Deadlines and Guidelines

If there’s one thing we learn from horses, it’s that our self-imposed schedules are irrelevant much of the time.

This can be both advantageous (when it comes to teaching life lessons) and a detriment (when it comes to actually living life). After all, at work and at school, deadlines are a real thing and meeting (or missing) them is often the simple difference between failure and success. Moreover, it’s usually one hundred percent within our control to meet the deadline. Extremely rare are those cases where the dog actually eats your homework or the family computer picks up a virus at the exact moment your final paper for English is due; typically if a deadline is missed, it’s because you forgot or thought it had been extended or – worst of all – completely blew it off to do something fun. (I see you, students who tanked your math assignments to go to horse shows!)

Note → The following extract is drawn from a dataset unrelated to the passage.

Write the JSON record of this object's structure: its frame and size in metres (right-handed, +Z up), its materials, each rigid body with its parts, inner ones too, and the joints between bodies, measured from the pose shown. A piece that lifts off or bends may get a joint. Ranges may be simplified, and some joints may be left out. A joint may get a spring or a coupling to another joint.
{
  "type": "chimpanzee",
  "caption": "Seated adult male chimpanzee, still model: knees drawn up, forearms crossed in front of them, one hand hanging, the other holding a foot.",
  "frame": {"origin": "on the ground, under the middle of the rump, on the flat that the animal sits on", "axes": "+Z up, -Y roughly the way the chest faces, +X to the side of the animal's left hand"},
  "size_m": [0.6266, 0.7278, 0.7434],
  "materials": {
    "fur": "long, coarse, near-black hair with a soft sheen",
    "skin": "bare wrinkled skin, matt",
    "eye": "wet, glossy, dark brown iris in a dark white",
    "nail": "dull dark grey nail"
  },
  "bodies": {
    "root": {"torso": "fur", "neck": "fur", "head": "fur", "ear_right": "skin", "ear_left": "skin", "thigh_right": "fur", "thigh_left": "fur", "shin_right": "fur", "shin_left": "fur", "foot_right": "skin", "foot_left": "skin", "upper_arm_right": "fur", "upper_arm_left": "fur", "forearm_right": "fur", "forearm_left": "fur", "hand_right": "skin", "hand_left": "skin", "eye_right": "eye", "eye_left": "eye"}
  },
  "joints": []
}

The college admission world is likewise full of deadlines. In fact, most of higher education lives and dies by its deadlines. Dates when applications must be submitted; dates when students must drop or add their final courses for the semester; dates when all final coursework must be submitted by students who intend to graduate.

It’s funny to pair that world – the rigidly scheduled world of higher education – with the horse world, as we too have our fair share of deadlines (we call them “closing dates”), but remember, we’re dealing with horses. Thus, much like in The Pirates of the Caribbean films, our deadlines are generally more like guidelines.

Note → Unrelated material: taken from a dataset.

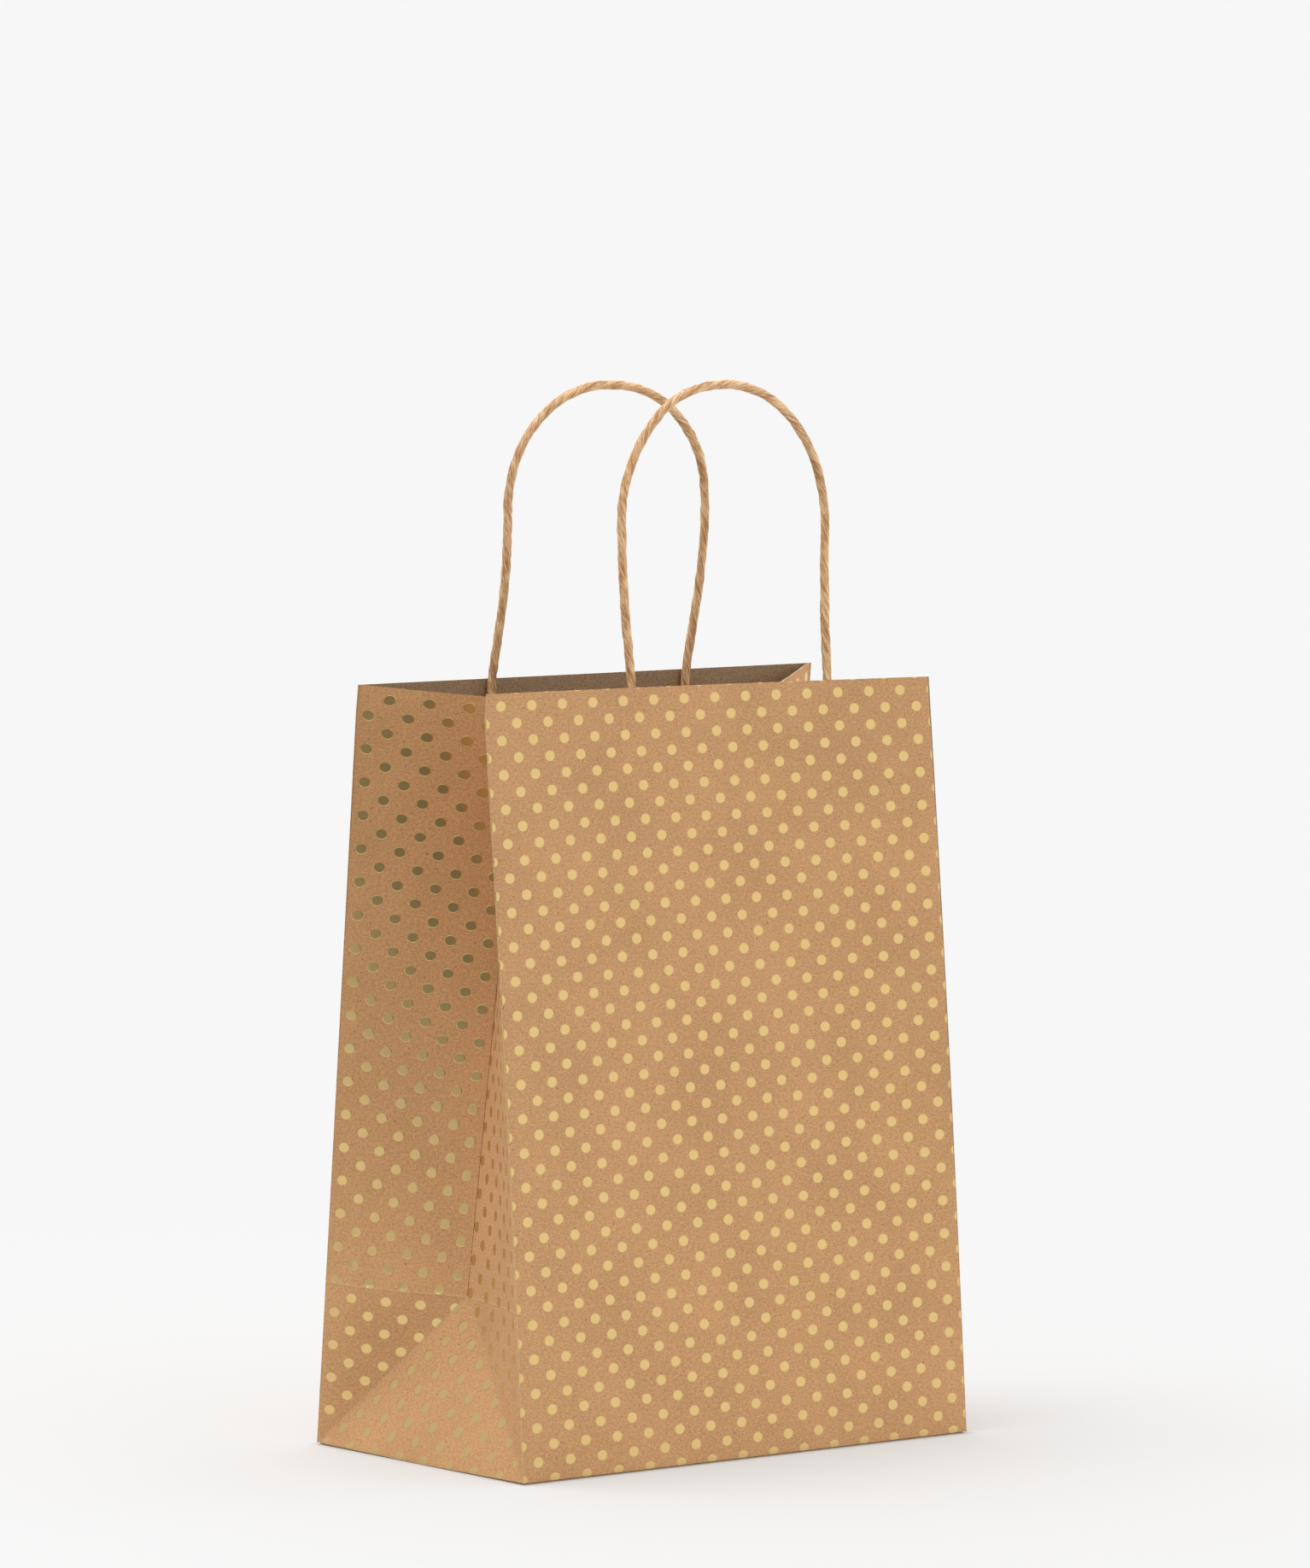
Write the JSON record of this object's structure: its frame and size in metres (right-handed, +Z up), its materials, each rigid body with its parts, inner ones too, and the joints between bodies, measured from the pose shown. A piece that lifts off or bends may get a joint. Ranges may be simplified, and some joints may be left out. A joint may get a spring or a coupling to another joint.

Take Ricochet, my older FEI dressage horse. During turnout, he ruptured a tendon in his left hind leg four days before our big May clinic – the clinic I had already paid for and the one strategically placed three weeks from our first targeted horse show date. I had a plan for the two of us this summer – dates marked on my calendar, entry fee money set aside in my bank account, the whole shebang. Yet life happened and the show money became vet bill money; likewise, my goals were reset and so were the deadlines I erased from the calendar.

Yet as always, I’ve learned from Rico’s latest go-round with injury and recovery. (His file at the vet’s office reads like War and Peace, readers.) In this case, as we’ve moved through the stages of rehab, I’ve found a different – better – trot than the one I previously had. And because we spent so many hours hand-grazing this summer (because obviously turning him out was impossible), our partnership has deepened once more. So while I didn’t meet the goals and deadlines I wanted to this summer, I think it’s fair to say that I wound up where I was supposed to and when I was supposed to; I just didn’t know it until now.

So maybe horses are, in fact, the best preparation for higher education, readers – especially if you’re a high school senior who’s well into the college search and application process. The lesson we can take away is that the world is full of deadlines and hoops to jump through and most of the time, we’ll turn things in on time and clear the hurdles before us. Most of the time we’ll be pleased with our success – after all, we put in the hours of training, we concentrate, and we put forth our best effort on the day so there’s a level of expectation that such preparation will pay off.

But when we don’t succeed – when we miss a deadline or when that oh-so-perfect first-choice college rejects us – it’s not a failure; it’s instead an opportunity to look around at where we are and discover where our true path really leads. Based on my recent experience with Rico, I’m willing to bet it’s someplace wonderful.